Britain's churches are falling victim to a new wave of drug crime which has led to a record number of thefts.

The latest figures from National Churchwatch, which tackles crime against churches, show there were more than 5,000 reported thefts in 2001. This figure has been rising steadily and contrasts with only 42 reported thefts from museums in the same year.

Figures from Ecclesiastical Insurance, which covers more than 14,000 churches, show theft claims exceeded £1.4m last year, a figure expected to rise this year.

Police say churches are being hit by people financing drug habits. In one case a drug dealer was arrested after an antique chair he first claimed was a family heirloom was found to have a church security mark on the base.

Heritage campaigners want the Government to form a special police force to combat ecclesiastical theft.

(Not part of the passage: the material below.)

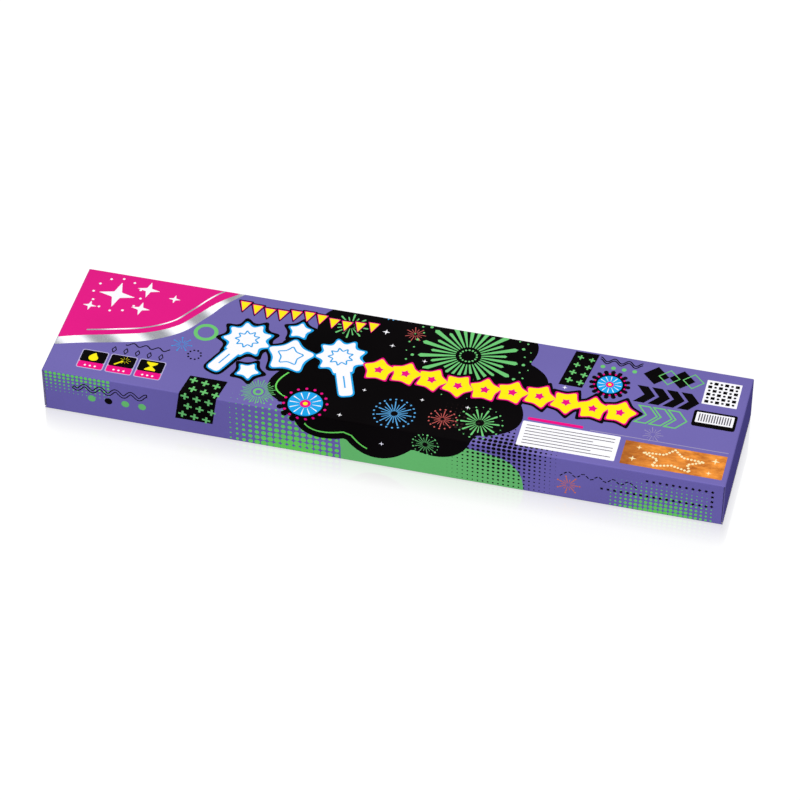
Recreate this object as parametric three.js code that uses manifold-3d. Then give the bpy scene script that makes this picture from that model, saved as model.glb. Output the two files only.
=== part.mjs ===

In Hampshire alone, there have been 143 burglaries over the past three months with churches affected in Andover, Basingstoke and the New Forest. Police believe 33 of the raids were by one gang. There have also been similar raids in Wiltshire and Somerset.

Thousands of churches now use glued microdots on furniture coded with a PIN number and readable by ultra-violet scanners.

Church antiques are valuable; a painting worth £60,000 was taken from a church in Box, Wiltshire. But Nick Tolson, who runs National Churchwatch, said churchwardens often did not know the value of church relics.

Two years ago, a valuable replica of an Anglo-Saxon treasure called the Alfred Jewel, a piece of rock crystal set in gold and enamel, was stolen from the Church of St Mary the Virgin, in North Petherton, in Somerset.

The jewel was not recovered but Asprey's, the jewellers, made a replacement.Now CCTV cameras scan the goings-on at St Mary's and volunteers sit in the church. "People used to think the eye of God was watching them, but that is no longer the case," said the Reverend Sue Rose.